Make the most of springtime salad
Particularly during warm weather, salad becomes something I crave for its light, crisp texture and satisfying blend of elements. The best salads play ingredients and tastes against each other: something tart and acidic, something creamy, something sweet.
There are all kinds of ways to accomplish those goals.
Oil, cheese, hard-boiled eggs, nuts, seeds and avocados can all add the richness and heft of high-fat foods.
Tomatoes, pomegranate seeds, oranges, grapefruit and pickles provide a clean bite of acid.
A bit of sweetness is actually optional, but it does help to round things out, and can, again, come from a variety of sources, from dressing to raisins.
Even the green base of salad offers all sorts of variations, from simple iceberg lettuce to elaborate mesclun blends. Choose according to your favored flavors and textures. Butter lettuce is silky soft; crisphead — better known as iceberg — juicy and crunchy. Romaine and leaf lettuces fall somewhere in between. But those are only the beginning; you have also the array of lettuce alternatives: bitter chicories and escaroles for winter, finely chopped or shredded cabbage, spicy arugula, lemony sorrel, mild garden herbs such as purslane and chicory, and the useful native miner’s lettuce.
I like to keep my mixtures fairly simple and heavy on the lettuce, but that’s a matter of personal preference; experiment until you find yours. In fall and winter, a spinach salad with toasted pecans or filberts and juicy ripe pears is enough to make a person swoon with happiness. Chunks of blue cheese or goat cheese can only make the whole thing even better.

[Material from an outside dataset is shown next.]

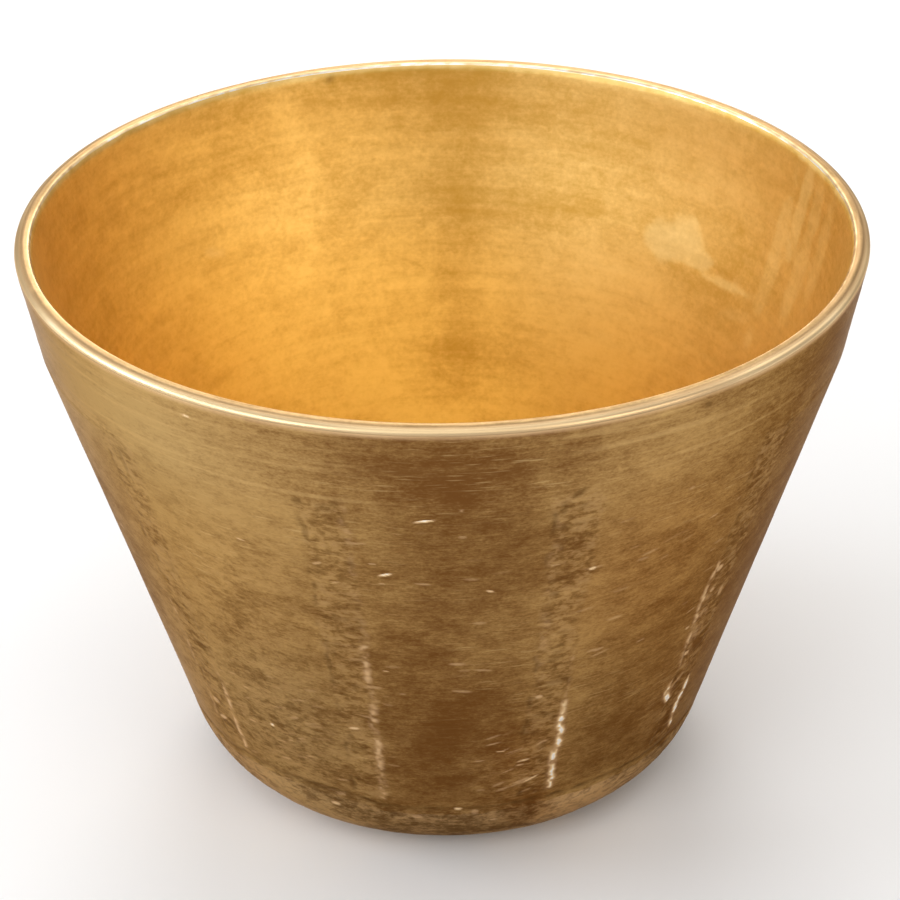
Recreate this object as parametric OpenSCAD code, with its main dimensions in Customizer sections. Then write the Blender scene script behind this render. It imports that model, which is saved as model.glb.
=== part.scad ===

Our household also prefers crisphead lettuce for its lovely crisp texture and sweet flavor. It is a myth that iceberg has nothing to offer beyond water in the way of nutrition. It provides fiber, vitamin K and vitamin A, and some choline. It is not, perhaps, the most nutrient-rich of all the vegetables, but we like it.
To enhance crispness, soak lettuce leaves in ice water for about 20 minutes or so beforehand, then dry the leaves, either in a salad spinner or by gently patting them in a towel, and proceed. I usually spend the time chopping the other ingredients.
Vegetables make excellent bit players; small pieces or slices of carrot, radish, cucumber, broccoli, celery and jicama all make good salad additions.
Don’t, however, overlook the value of small amounts of herbs in salad.
Mint, especially once the tomatoes ripen, adds a wonderfully bright note that somehow fits in perfectly. Finely chopped fresh basil will fragrantly announce its welcome presence. Parsley is more subtle, but definitely worth adding. Chop it finely to minimize its assertive texture, especially if you’re using the curly variety.
In spring, before the summer herbs ripen, I like to combine fresh thyme and minced fresh oregano in salad. Lately, though, I’ve preferred using them together in vinaigrette. The herbal flavor is enhanced by using oregano vinegar.
It’s easy to make herbal vinegars, and fun to do if you like experimenting with making your own flavorful vinaigrettes. Tarragon is a classic, but oregano is good, too. To make, steep the fresh herbs for a few weeks in white wine vinegar, then strain. Discard herbs.